Monday, September 06, 2010

Unknowing Animals (abstract)

(submitted for: Animals and Humans in the Culture of the Middle Ages and Renaissance, The Twenty-Second Barnard Medieval and Renaissance Conference, December 4, 2010, Barnard College, NYC)

“Not how the world is, is the mystical, but that it is”
—Wittgenstein, Tractatus Logico-Philosophicus

“The concept of Life . . . has the structure of negative theology”
—Eugene Thacker, After Life

In the Book of Privy Counsel, a work of contemplative instruction by the author of the Cloud of Unknowing, animal consciousness performs the somewhat surprising task of exemplifying the essential, factical faculty of mystical work, the ability to experience, not only what, but that one is: “For I holde him to lewyd and to boistous that kan not thenk and fele that himself is, not what himself is bot that hymself is. For this is pleynli proprid to the lewdist kow or to the moste unresonable beest (yif it might be seide, as it may not, that one were lewder or more unresonable then another) for to fele the owne propre beyng. Moche more than it is proprid to man, the whiche is singulerly endowid whith reson aboven alle other beestes, for to thenk and for to fele his owne propre being.” The example is all the more striking given the Cloud-author’s explicit understanding of this contemplative capacity as definitive of the very process, the ontic task of specifically human being: “For this is the werk . . . in the whiche man schuld have contynowed yif he never had synned, and to the whiche worching man was maad, and alle thing for man, to help him and forther him therto, and by the whiche a man schal be reparailed agein.” While maintaining an official distinction between human and animal, the example performatively throws the animal/human boundary into a significant, profound, and I think very purposive confusion, rendering the difference between human and animal an object of apophatic unknowing. That which all animals can feel is termed as unavailable to the ‘lewd’ humans who are implicitly ranked at once below and within a category of the animal that excludes them by not admitting of difference. This problematizing of the animal/human boundary is registered at the rhetorical level, wherein speaking of the animal necessitates a conspicuously literal instance of what Michael Sells, in characterizing apophatic discourse, calls the language of unsaying: “yif It might be seide, as it may not . . .”
I propose to take the Cloud-author’s significant aside about animal consciousness as an index of deeper affiliations between animals and apophasis, affiliations that are traceable across several points of medieval culture and contemporary discourse: Augustine’s understanding of animals as site of theological wonder, Pseudo-Dionysius’s concept of superlative life,[1] neoplatonic panpsychism and Ibn Arabi’s theory of bewilderment (hayra),[2] Giorgio Agamben’s explication of the mystical structure of Heidegger’s definition of the animal as poor in world,[3] David Williams’s reading of medieval monstrosity as a deformed discourse that apophatically kept open the “question of the adequacy of the intellectual concept of the thing in relation to its ontological reality,” Bataille’s definition of animality as “immediacy or immanence,” on which Jill Marsden comments: “This animality, of which we are a part yet from which we strive to distinguish ourselves, hovers at the edge of consciousness, extending its glimmer into a night of unknowing”—to name a few. In pursuing what might thus be called the apophatic animals of medieval and modern texts, I am above all interested in the interplay and phenomenal intersections between, on the one hand, the human experience of the animal as site and object for its own unknowing, and on the other, human openness towards understanding animal being and consciousness as itself grounded in unknowing. Understanding this interplay will entail analyzing the relationship between the various modes and moods of unknowing (questioning, wonder, aporia, abandonment, etc) and the what/that distinction so fundamental to ontology. In addition to explicating the conceptual function of the animal within the Cloud-author’s work, and the tradition of negative theology more generally, I hope my paper will also contribute towards understanding unknowing as an essential category for thinking life across all forms of being, as well as articulating the function of the animal as apophatic object, the deus absconditus of contemporary critical discourse.[4]       
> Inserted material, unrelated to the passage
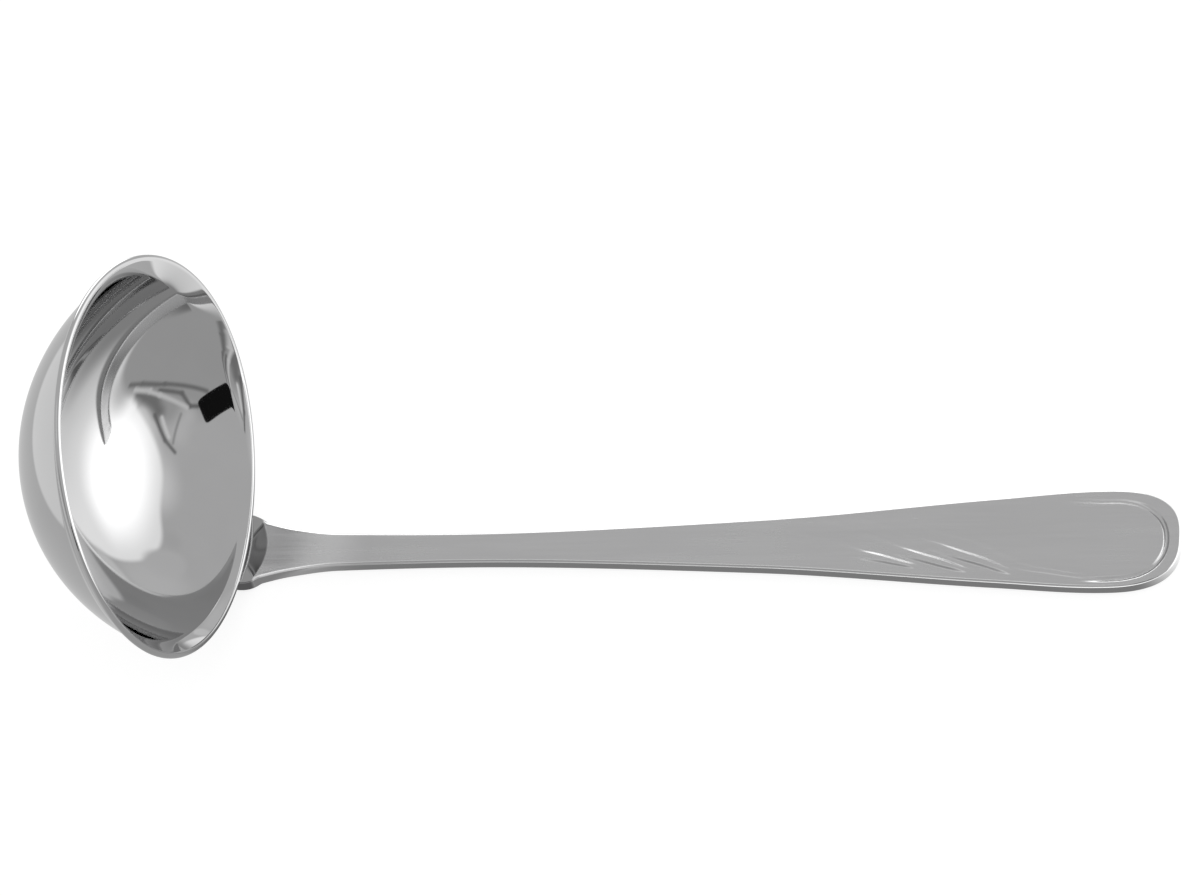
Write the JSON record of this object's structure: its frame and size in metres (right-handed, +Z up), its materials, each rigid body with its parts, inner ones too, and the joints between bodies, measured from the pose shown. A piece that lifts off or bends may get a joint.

[1] “The transcendentally originating Life is the cause of all life, produces it, brings it to completion, gives it specific form. When we speak in praise of it our words must be drawn from all of life, for we have to remember that it teems with every kind of life. It may be contemplated and praised amid every manifestation of life, for it lacks nothing, or, rather, it is overflowing with life” (Pseudo-Dionysius, Divine Names).
[2] “The whole world is intelligent, living, and speaking—in respect of the unveiling that breaks the customary views of people. . . . They stop with what their eyesight gives to them, while we consider the situation differently” (Ibn Arabi, Meccan Revalations).
[3] “The animal is at once open and not open-or, better, it is neither one nor the other: it is open in a nondisconcealment that, on the one hand, captivates and dislocates it in its disinhibitor with unmatched vehemence, and, on the other, does not in any way disconceal as a being that thing that holds it so taken and absorbed. Heidegger seems here to oscillate between two opposite poles, which in some ways recall the paradoxes of mystical knowledge-or, rather, nonknowledge. On the one hand, captivation is a more spellbinding and intense openness than any kind of human knowledge; on the other, insofar as it is not capable of disconcealing its own disinhibitor, it is closed in a total opacity. Animal captivation and the openness of the world thus seem related to one another as are negative and positive theology, and their relationship is as ambiguous as the one which simultaneously opposes and binds in a secret complicity the dark night of the mystic and the clarity of rational knowledge” (Giorgio Agamben, The Open.)
[4] This paper will build upon some current and recent work: an article and book-in-progress on the Cloud of Unknowing, “The Sorrow of Being,” Qui Parle 19 (2010), and “Labor, Language, and Laughter: Aesop and the Apophatic Human” in Fragments for a History of a Vanishing Humanism, eds. Eileen A. Joy, Betsy McCormick, and Myra J. Seaman (Ohio University Press, forthcoming 2010).


matthewchrulew said...

Intriguing abstract and interesting conference. I'm reminded also of Nietzsche's little fable at the start of his essay on the uses of history, where he contrasts forgetful animals to humans who struggle to forget: "Then the man says 'I remember' and envies the animal, who at once forgets and for whom every moment really dies, sinks back into night and fog and is extinguished for ever." Not explicitly mystical, but not far off, either; he's certainly playing with the same family of anthropological philosophemes.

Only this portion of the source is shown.